* _Written exercise_: Pull every line containing "that" out of the material below.

(Rows from a 3D modeling dataset)
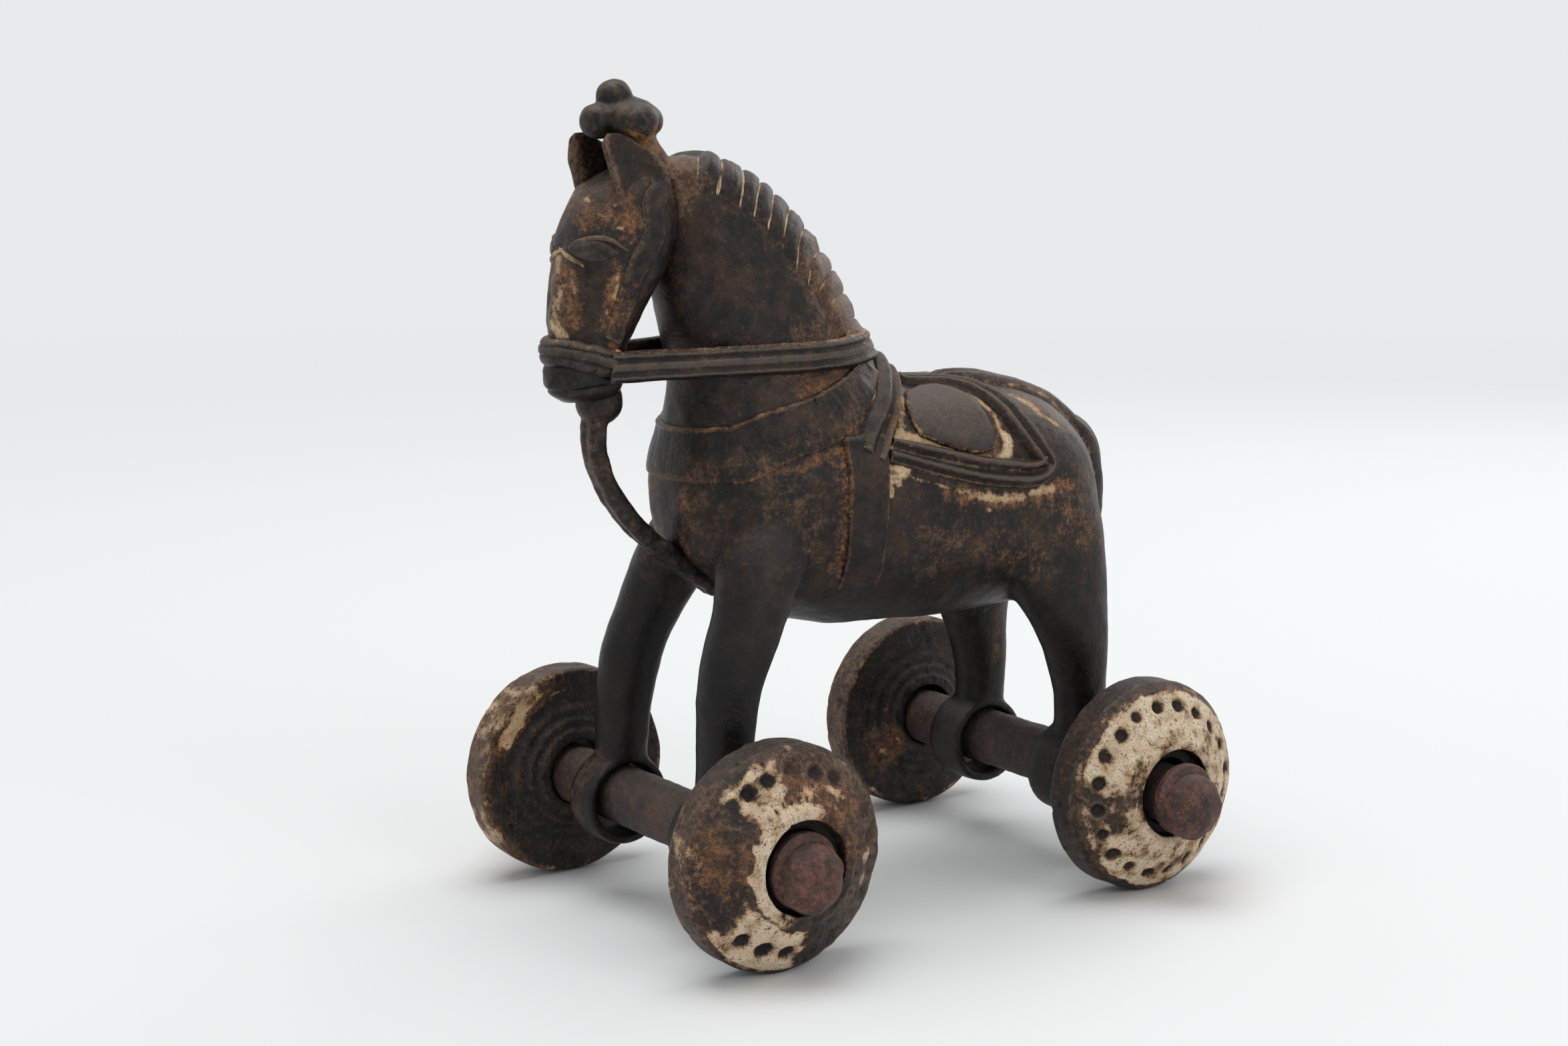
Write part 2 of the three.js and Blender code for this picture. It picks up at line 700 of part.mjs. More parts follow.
const bronze = new THREE.MeshStandardMaterial({ color: 0x2e2724, roughness: 0.5, metalness: 0.8 });
const wheelBronze = new THREE.MeshStandardMaterial({ color: 0x4a382e, roughness: 0.6, metalness: 0.7 });
const iron = new THREE.MeshStandardMaterial({ color: 0x5b4038, roughness: 0.75, metalness: 0.6 });

function piece(name, solid, material) {
  const mesh = new THREE.Mesh(toGeometry(solid), material);
  mesh.name = name;
  return mesh;
}

const toy = new THREE.Group();

const horse = new THREE.Group();
horse.position.set(horseShift, 0, eyeRestHeight - eyeHeight);
horse.add(
  piece('horse_casting', horseCasting(), bronze),
  piece('rein_band', reinBand(), bronze),
  piece('chin_strap', chinStrap(), bronze),
  piece('plume_finial', plumeFinial(), bronze),
);
toy.add(horse);

for (const [end, name] of [[-1, 'front'], [1, 'rear']]) {
  const axle = piece(`${name}_axle`, axleSolid(), iron);
  axle.position.set(end * axleShift, end * wheelbase / 2, axleHeight);
  toy.add(axle);
  for (const [side, hand] of [[1, 'left'], [-1, 'right']]) {
    const wheel = piece(`wheel_${name}_${hand}`, wheelSolid(), wheelBronze);
    wheel.position.set(side * track / 2, end * wheelbase / 2, wheelRadius);
    if (side < 0) wheel.rotation.z = Math.PI;
    toy.add(wheel);
  }
}

// The origin is on the floor, under the middle of the toy's box
toy.updateMatrixWorld(true);
const box = new THREE.Box3().setFromObject(toy, true);
toy.position.y = -(box.min.y + box.max.y) / 2;

export default toy;
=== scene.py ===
# Bronze horse on four wheels: cast forms, raised harness, pale wash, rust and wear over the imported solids.
import bpy
import numpy as np
from mathutils import Matrix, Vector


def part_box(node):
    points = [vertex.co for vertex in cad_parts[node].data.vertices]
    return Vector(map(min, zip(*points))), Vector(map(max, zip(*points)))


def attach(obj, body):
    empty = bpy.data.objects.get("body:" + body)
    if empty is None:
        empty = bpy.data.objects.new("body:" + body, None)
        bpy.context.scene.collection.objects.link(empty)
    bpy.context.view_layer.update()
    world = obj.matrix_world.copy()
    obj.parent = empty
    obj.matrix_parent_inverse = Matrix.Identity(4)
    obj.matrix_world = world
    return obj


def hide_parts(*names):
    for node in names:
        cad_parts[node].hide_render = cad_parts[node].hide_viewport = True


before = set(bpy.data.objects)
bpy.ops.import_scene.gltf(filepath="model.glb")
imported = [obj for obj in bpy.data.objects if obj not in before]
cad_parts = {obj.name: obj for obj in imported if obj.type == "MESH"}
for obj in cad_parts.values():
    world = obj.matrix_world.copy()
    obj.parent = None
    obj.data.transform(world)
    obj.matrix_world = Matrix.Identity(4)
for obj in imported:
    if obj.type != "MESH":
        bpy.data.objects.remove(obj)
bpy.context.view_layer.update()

# Shapes are worked out in millimetres in the casting's own frame, then put in the row frame in metres
mm = 0.001
nodeBox = {name: np.array([list(corner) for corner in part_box(name)]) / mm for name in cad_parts}
castingX = nodeBox["horse_casting"][:, 0].mean()
axleY = [nodeBox[name][:, 1].mean() for name in ("front_axle", "rear_axle")]
castingPlace = np.array([castingX, sum(axleY) / 2, 0.0])
halfWheelbase = (axleY[1] - axleY[0]) / 2

noTriangles = np.zeros((0, 3), int)    # a skin is its points, quads and triangles; most have none of the last


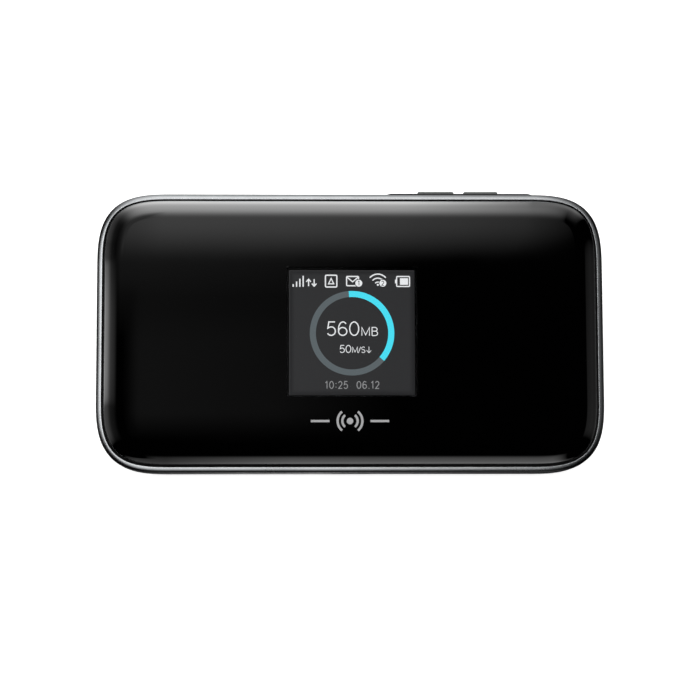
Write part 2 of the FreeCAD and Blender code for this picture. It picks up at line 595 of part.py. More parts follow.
# ==== battery and cards ==================================================
b = new_body("battery_pack")
sk = new_sketch(b, "battery_plan", num("battery_low"), x=(BX0 + BX1) / 2.0, z_expr="Sizes.battery_low")
rounded_rect(sk, "battery", num("battery_long"), num("battery_wide"), 1.8,
             "Sizes.battery_long", "Sizes.battery_wide")
f = pad(b, "battery_block", sk, num("battery_thick"), "Sizes.battery_thick")
z0, z1 = num("battery_low"), num("battery_low") + num("battery_thick")
f = dress(b, "Fillet", "battery_edge", f, lambda e: flat_edge(e, z0) or flat_edge(e, z1), "Radius", 0.6)
o = [box("terminal_%s" % k, BX1, y - 1.0, 4.6, 0.08, 2.0, 1.8) for k, y in (("a", -3.0), ("b", 0.0), ("c", 3.0))]
keep(group("battery_terminals", *o), "battery_terminals")
keep(part_fillet("battery_label", box("battery_label_film", BX0 + 5.0, -18.5, num("battery_low") - 0.1,
                                      num("battery_long") - 10.0, 37.0, 0.1), upright, 1.5), "battery_label")
keep(part_fillet("bay_label", box("bay_label_film", -38.0, -15.0, num("plate_low") - 0.1, 40.0, 30.0, 0.1),
                 upright, 1.5), "bay_label")
keep(part_fillet("cover_foam", box("cover_foam_block", -40.0, -16.0, num("back_wall"), 44.0, 32.0, 0.5),
                 upright, 2.0), "cover_foam")

# SIM card with its clipped corner
b = new_body("sim_card")
sk = new_sketch(b, "sim_plan", 8.15, x=30.5, y=-19.0)
w, d, c = num("sim_long"), num("sim_wide"), 2.3
polygon(sk, [(0, 0), (w - c, 0), (w, c), (w, d), (0, d)])
pad(b, "sim_block", sk, num("sim_thick"), "Sizes.sim_thick")
o = []
for i in range(3):
    for j in range(2):
        o.append(box("sim_pad_%s" % "abcdef"[i * 2 + j], 34.2 + i * 2.6, -17.6 + j * 6.3,
                     8.15 + num("sim_thick"), 2.3, 3.0, 0.05))
keep(group("sim_contacts", *o), "sim_contacts")

# ==== check and write ====================================================
doc.recompute()
bad = []
for ob in doc.Objects:
    if "Invalid" in ob.State or "Error" in ob.State:
        bad.append("%s %s" % (ob.Name, ob.State))
labels = [lab for lab, ob in PARTS]
if len(set(labels)) != len(labels):
    bad.append("two sub-parts share a label")
for lab, ob in PARTS:
    if ob.Label != lab:
        bad.append("label %s became %s" % (lab, ob.Label))
    if ob.Shape.isNull() or not ob.Shape.isValid() or not ob.Shape.Solids:
        bad.append("%s has a bad shape" % lab)
if bad:
    raise SystemExit("\n".join(bad))

os.makedirs("parts", exist_ok=True)
for lab, ob in PARTS:
    ob.Shape.exportStep("parts/%s.step" % lab)
print("%d sub-parts, %d solids" % (len(PARTS), sum(len(ob.Shape.Solids) for lab, ob in PARTS)))
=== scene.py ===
import bpy, bmesh, json, math
import numpy as np
from mathutils import Vector, Matrix


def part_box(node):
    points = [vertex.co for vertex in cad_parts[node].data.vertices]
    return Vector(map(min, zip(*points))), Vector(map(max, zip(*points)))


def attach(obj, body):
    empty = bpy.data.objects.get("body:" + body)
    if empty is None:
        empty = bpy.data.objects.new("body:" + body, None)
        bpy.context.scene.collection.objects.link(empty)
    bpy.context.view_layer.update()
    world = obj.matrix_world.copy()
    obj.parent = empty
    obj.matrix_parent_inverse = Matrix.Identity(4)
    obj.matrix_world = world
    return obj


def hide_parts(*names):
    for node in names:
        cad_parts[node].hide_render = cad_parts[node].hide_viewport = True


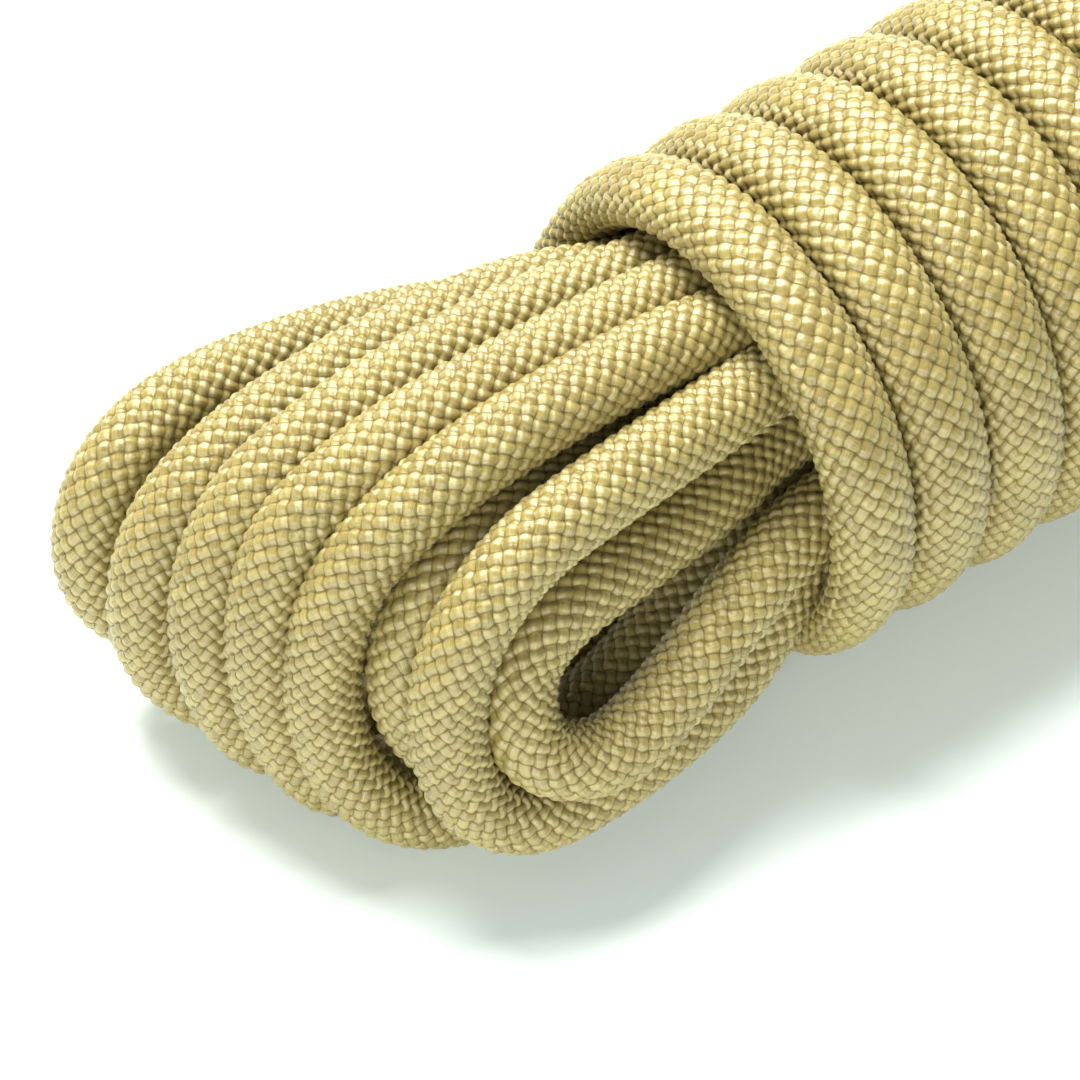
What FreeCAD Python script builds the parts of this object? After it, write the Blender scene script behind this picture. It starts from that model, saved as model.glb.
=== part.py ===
# A small retail hank of 4 mm braided kernmantle cord, in millimetres, +Z up.
# +X runs along the hank, away from the front bights.  The origin is the middle
# of the flat on which the wrapped middle rests.
import FreeCAD, Part
import math
import os
import Sketcher

V = FreeCAD.Vector
doc = FreeCAD.newDocument("cord_hank")

# ---- driving dimensions ------------------------------------------------------

DIMENSIONS = {
    "cord_dia": 4.0,            # the braided cord, unloaded
    "sheath_bore": 3.04,        # inside the braided sheath
    "core_dia": 0.96,           # one of the seven core yarns
    "core_ring": 1.0,           # the six outer core yarns lie on this radius
    "wrap_turns": 25,           # turns of cord wound round the skein
    "wrap_pitch": 4.8,          # a turn's width: the tight cord is pressed flat
    "wrap_radius": 13.8,        # outside of the turns
    "mouth_radius": 10.2,       # inside of the turns, where the skein comes out
    "rest_sag": 0.2,            # how far the underside is pressed flat
    "mouth_round": 1.7,         # rounding of the first and last turn
    "front_length": 29.0,       # front bights, from the mouth to the longest tip
    "front_left": 16.5,         # how far they fan out to +Y
    "front_right": 12.5,        # and to -Y
    "front_height": 24.5,       # top of the front bights
    "front_slant": 6.0,         # the right-hand bights are this much shorter
    "back_length": 25.0,        # back bights, from the mouth to the tips
    "back_left": 10.5,
    "back_right": 6.0,
    "back_height": 24.0,
    "bend_flat": 2.0,           # straight part of the tips between their roundings
    "eye_near": 9.0,            # from the back mouth to the open eye of the back bights
    "eye_far": 17.2,            # and to its other end
    "eye_bottom": 10.1,
    "eye_top": 15.5,
    "eye_round": 2.0,
    "cut_through": 60.0,        # depth of a pad or cut that passes the whole hank
    "tip_length": 3.2,          # a heat-sealed end
    "tip_swell": 0.12,          # how much the melted end stands proud
}

sheet = doc.addObject("Spreadsheet::Sheet", "Sheet")
for row, (alias, value) in enumerate(DIMENSIONS.items(), start=1):
    sheet.set(f"A{row}", alias)
    sheet.set(f"B{row}", str(value))
    sheet.setAlias(f"B{row}", alias)
doc.recompute()


def size(alias):
    """A driving dimension, read back from the sheet."""
    return float(sheet.get(alias))


def cell(alias):
    return f"Sheet.{alias}"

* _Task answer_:
What FreeCAD Python script builds the parts of this object? After it, write the Blender scene script behind this picture. It starts from that model, saved as model.glb.
    "cut_through": 60.0,        # depth of a pad or cut that passes the whole hank